Written problem:
Check each line of the listing below for the string "where", and give only how many lines hold it.

The data:
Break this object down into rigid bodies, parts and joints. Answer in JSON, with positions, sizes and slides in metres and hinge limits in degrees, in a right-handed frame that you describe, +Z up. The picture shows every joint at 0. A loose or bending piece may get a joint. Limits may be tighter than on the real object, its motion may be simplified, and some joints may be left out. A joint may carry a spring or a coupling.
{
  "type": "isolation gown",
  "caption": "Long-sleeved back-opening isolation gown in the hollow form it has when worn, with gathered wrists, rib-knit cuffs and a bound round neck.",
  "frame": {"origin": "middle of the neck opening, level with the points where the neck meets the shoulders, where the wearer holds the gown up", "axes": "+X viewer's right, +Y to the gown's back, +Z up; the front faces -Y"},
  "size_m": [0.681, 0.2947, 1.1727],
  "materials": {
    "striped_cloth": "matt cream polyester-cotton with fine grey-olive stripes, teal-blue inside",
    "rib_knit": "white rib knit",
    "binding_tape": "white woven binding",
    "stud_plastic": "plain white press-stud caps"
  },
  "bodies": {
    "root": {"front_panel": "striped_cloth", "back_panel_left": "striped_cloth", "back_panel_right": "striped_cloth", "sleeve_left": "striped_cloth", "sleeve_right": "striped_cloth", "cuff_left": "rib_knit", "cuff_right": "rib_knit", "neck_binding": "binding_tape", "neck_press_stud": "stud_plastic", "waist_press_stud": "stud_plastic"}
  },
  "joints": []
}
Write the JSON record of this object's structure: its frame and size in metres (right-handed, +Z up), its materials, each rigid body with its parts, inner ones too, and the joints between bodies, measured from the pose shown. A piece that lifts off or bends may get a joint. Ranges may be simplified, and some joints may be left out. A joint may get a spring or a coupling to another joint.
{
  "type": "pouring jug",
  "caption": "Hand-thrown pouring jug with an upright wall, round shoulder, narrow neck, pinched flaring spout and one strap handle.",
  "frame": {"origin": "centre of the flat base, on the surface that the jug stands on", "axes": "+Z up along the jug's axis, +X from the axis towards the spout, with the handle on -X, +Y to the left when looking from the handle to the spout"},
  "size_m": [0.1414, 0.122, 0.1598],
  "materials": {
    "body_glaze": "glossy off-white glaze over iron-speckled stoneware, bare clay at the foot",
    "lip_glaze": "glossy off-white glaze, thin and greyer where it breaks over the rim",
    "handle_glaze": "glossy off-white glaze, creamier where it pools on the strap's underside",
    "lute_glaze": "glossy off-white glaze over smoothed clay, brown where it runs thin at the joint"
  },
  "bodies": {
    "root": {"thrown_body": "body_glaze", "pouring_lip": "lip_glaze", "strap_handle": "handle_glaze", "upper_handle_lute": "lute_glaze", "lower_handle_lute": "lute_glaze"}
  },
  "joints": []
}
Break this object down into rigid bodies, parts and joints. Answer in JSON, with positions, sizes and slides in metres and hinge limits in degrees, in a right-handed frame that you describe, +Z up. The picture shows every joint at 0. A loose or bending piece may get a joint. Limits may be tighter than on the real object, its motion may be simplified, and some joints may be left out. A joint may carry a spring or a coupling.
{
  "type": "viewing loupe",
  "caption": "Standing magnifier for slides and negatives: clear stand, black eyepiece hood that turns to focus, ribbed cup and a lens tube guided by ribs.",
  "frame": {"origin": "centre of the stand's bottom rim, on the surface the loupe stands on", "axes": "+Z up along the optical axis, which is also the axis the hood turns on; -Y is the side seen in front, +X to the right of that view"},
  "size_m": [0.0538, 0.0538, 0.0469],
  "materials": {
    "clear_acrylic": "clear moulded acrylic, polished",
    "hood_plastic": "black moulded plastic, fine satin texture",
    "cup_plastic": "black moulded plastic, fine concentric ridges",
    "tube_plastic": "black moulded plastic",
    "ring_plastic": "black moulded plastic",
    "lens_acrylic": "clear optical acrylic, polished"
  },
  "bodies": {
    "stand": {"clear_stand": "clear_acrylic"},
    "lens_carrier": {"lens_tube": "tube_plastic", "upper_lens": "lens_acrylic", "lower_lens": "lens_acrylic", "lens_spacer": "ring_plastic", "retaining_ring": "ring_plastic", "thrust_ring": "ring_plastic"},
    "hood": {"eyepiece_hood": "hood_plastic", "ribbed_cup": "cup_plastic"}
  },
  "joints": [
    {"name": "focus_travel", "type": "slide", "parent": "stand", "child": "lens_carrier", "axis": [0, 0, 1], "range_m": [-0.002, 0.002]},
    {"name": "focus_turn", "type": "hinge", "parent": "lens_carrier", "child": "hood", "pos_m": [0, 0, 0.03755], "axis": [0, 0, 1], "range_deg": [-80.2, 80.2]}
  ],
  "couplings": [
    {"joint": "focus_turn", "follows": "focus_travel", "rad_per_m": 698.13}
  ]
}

==

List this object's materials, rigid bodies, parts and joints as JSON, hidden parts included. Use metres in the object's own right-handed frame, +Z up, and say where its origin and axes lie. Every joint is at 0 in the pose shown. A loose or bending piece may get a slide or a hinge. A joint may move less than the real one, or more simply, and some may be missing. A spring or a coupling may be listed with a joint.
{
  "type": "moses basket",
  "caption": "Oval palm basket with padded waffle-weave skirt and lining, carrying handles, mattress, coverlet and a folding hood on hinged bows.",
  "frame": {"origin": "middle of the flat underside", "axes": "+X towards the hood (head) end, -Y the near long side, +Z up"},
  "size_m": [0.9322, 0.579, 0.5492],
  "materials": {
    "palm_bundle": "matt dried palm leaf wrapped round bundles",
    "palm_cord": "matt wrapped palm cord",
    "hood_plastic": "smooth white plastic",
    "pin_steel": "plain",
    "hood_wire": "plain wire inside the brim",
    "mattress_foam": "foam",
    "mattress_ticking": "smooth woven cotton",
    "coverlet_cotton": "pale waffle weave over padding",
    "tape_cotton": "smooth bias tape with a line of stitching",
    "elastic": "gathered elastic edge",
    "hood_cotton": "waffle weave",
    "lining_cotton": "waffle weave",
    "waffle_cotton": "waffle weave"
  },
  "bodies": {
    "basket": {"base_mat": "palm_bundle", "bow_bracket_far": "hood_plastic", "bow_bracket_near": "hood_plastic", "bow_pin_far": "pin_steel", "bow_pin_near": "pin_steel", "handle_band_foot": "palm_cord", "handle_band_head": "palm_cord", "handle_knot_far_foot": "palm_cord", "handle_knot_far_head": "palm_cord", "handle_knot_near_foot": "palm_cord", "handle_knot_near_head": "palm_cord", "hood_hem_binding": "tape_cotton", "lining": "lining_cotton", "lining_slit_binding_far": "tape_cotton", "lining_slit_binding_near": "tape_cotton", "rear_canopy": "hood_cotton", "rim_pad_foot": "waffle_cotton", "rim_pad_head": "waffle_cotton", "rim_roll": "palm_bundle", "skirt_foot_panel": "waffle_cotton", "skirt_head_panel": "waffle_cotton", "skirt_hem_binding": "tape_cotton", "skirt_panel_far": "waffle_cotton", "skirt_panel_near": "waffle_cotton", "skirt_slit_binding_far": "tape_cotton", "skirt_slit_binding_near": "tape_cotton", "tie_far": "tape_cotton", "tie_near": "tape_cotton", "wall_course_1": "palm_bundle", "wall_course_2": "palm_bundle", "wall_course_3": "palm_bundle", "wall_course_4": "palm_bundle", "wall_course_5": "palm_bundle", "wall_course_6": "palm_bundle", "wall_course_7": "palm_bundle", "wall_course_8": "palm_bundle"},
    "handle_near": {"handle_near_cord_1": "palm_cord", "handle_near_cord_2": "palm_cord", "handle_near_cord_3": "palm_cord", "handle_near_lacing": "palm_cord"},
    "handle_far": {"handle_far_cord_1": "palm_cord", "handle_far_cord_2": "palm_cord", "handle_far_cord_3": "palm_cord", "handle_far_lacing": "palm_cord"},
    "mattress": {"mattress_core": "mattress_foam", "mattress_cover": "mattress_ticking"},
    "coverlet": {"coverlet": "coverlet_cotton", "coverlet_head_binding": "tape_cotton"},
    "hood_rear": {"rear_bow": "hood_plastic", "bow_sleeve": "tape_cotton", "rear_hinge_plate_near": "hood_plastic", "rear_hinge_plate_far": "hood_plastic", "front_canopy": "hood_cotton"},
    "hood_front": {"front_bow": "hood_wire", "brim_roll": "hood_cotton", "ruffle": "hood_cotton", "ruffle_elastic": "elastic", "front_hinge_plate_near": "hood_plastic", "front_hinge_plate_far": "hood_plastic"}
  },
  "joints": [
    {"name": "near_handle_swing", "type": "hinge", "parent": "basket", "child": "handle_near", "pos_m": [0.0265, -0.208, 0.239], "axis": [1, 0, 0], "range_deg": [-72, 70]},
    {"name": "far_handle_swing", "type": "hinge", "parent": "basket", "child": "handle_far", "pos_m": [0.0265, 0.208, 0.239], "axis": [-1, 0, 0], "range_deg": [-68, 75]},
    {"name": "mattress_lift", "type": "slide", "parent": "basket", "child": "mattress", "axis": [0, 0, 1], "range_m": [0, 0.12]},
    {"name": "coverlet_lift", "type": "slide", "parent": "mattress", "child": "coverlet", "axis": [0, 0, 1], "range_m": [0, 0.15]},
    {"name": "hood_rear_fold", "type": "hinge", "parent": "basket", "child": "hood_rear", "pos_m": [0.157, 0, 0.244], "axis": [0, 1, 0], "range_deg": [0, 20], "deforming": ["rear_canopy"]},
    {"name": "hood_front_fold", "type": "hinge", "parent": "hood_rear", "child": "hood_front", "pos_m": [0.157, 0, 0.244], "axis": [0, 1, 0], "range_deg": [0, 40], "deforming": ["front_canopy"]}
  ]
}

Answer to this exercise:
5